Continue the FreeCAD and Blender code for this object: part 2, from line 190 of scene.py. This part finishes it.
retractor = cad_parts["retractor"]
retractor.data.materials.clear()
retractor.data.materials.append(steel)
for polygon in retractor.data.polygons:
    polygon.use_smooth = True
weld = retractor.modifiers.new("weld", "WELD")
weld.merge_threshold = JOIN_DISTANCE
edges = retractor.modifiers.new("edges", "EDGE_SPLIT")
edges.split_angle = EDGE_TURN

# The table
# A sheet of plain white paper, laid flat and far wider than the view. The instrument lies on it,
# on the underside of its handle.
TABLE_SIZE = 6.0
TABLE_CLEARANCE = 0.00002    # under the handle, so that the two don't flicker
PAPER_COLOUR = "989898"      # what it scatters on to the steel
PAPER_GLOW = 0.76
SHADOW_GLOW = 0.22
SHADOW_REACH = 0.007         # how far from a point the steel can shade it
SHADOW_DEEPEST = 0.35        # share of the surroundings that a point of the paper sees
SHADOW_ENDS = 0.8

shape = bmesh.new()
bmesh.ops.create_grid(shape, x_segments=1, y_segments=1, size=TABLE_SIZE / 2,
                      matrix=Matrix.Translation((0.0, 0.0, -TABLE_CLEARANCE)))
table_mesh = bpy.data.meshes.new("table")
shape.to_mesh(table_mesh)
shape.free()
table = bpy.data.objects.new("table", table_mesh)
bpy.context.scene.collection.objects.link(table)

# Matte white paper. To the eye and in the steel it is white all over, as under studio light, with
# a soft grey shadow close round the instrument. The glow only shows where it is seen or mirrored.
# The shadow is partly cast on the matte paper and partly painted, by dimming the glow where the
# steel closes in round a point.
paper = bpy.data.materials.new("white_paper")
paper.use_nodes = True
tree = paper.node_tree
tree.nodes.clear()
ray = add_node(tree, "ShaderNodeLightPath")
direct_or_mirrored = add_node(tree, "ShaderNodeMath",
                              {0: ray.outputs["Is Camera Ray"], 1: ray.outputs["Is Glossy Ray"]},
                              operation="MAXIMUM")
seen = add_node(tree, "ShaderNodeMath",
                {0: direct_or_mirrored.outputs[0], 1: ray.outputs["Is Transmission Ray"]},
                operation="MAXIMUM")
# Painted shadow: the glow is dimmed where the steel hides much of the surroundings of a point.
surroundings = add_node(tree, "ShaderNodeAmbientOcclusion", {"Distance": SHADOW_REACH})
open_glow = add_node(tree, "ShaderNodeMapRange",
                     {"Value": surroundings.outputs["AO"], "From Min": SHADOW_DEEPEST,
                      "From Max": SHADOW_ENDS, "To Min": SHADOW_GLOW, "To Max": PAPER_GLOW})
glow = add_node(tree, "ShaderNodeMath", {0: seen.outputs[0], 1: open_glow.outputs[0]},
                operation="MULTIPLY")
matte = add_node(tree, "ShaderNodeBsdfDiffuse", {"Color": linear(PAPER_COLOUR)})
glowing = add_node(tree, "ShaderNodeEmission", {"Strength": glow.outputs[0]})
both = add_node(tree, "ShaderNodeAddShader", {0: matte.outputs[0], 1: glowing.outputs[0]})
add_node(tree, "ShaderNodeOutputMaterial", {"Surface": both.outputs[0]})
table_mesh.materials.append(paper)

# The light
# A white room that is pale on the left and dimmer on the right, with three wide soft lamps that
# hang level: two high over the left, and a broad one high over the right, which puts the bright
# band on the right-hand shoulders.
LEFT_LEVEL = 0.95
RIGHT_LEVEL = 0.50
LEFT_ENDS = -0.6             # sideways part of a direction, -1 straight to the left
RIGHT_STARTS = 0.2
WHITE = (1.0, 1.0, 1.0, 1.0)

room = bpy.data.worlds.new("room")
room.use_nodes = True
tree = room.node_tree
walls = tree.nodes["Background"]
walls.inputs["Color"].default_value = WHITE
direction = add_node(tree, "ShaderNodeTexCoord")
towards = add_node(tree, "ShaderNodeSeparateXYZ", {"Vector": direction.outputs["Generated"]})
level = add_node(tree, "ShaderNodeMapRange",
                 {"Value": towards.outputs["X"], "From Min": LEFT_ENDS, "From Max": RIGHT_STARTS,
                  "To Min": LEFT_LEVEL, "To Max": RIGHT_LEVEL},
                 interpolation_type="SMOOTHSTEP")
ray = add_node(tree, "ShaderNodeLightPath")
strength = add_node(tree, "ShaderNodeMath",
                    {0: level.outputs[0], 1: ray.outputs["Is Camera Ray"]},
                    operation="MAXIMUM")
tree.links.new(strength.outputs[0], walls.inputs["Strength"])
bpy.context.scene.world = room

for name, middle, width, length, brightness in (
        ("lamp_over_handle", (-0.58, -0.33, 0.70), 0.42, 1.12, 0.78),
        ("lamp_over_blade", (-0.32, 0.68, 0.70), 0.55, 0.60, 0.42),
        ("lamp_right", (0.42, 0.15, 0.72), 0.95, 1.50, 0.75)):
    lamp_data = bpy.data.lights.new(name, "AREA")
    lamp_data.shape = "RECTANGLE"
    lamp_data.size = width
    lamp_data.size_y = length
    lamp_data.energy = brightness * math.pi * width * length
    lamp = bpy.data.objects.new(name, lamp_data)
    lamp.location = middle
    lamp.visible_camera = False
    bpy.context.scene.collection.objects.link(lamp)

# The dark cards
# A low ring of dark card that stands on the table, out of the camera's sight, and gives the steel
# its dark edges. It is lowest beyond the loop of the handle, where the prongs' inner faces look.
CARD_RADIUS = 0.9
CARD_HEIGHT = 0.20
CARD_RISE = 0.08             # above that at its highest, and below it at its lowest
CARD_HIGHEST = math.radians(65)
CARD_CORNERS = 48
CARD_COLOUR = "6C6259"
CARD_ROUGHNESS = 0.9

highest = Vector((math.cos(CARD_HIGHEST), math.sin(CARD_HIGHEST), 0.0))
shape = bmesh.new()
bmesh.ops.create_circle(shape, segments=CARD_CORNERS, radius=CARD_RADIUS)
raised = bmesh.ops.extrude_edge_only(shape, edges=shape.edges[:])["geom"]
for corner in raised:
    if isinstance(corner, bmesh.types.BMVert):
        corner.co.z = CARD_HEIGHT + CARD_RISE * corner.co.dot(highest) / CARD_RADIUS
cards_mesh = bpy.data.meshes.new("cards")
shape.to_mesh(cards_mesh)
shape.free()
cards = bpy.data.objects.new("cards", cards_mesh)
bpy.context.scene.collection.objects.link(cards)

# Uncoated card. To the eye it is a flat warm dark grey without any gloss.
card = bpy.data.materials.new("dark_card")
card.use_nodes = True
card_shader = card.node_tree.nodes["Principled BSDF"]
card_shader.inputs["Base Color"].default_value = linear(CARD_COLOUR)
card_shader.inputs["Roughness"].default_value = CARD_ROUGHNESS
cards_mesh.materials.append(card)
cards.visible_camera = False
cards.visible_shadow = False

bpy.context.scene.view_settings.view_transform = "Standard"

...

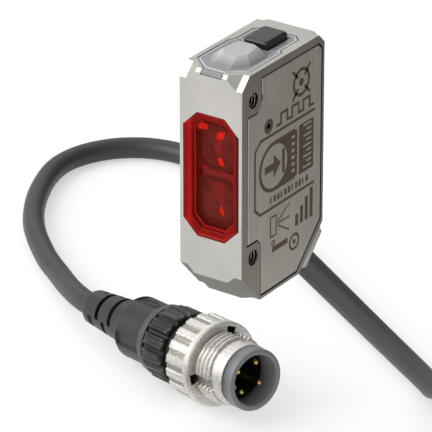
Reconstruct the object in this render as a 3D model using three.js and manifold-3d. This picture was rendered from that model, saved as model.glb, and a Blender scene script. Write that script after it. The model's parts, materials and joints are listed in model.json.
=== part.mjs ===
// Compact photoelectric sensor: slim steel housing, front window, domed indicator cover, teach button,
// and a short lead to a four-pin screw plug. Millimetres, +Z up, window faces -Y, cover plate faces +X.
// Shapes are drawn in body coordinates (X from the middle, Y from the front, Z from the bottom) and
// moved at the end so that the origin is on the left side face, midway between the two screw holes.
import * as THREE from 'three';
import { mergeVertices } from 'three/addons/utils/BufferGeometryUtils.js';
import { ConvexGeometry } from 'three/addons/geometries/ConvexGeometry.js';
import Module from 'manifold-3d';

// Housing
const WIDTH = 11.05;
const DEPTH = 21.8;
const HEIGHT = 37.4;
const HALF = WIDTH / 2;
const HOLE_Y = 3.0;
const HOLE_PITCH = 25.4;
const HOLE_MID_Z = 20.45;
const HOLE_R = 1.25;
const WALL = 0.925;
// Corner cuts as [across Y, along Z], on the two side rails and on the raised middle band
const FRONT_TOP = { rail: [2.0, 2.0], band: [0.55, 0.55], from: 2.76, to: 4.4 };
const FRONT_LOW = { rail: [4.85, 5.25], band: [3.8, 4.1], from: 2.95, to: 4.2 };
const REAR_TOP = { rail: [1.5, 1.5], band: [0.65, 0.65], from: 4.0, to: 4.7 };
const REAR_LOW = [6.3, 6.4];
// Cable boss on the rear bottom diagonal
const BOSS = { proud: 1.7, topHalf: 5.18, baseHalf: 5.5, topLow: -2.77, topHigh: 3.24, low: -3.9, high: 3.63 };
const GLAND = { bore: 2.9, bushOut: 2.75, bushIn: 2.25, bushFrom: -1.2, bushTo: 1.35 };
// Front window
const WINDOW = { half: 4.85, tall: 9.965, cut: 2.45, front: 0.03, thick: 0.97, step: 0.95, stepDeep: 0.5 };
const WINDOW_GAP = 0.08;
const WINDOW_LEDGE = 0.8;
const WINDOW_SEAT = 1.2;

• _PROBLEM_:
Everything from the line containing "Reconstruct the object" down to the line containing "import Module from 'manifold-3d';" should be retyped exactly, both lines included, and nothing more.

• _RESULT OF THE TASK_:
Reconstruct the object in this render as a 3D model using three.js and manifold-3d. This picture was rendered from that model, saved as model.glb, and a Blender scene script. Write that script after it. The model's parts, materials and joints are listed in model.json.
=== part.mjs ===
// Compact photoelectric sensor: slim steel housing, front window, domed indicator cover, teach button,
// and a short lead to a four-pin screw plug. Millimetres, +Z up, window faces -Y, cover plate faces +X.
// Shapes are drawn in body coordinates (X from the middle, Y from the front, Z from the bottom) and
// moved at the end so that the origin is on the left side face, midway between the two screw holes.
import * as THREE from 'three';
import { mergeVertices } from 'three/addons/utils/BufferGeometryUtils.js';
import { ConvexGeometry } from 'three/addons/geometries/ConvexGeometry.js';
import Module from 'manifold-3d';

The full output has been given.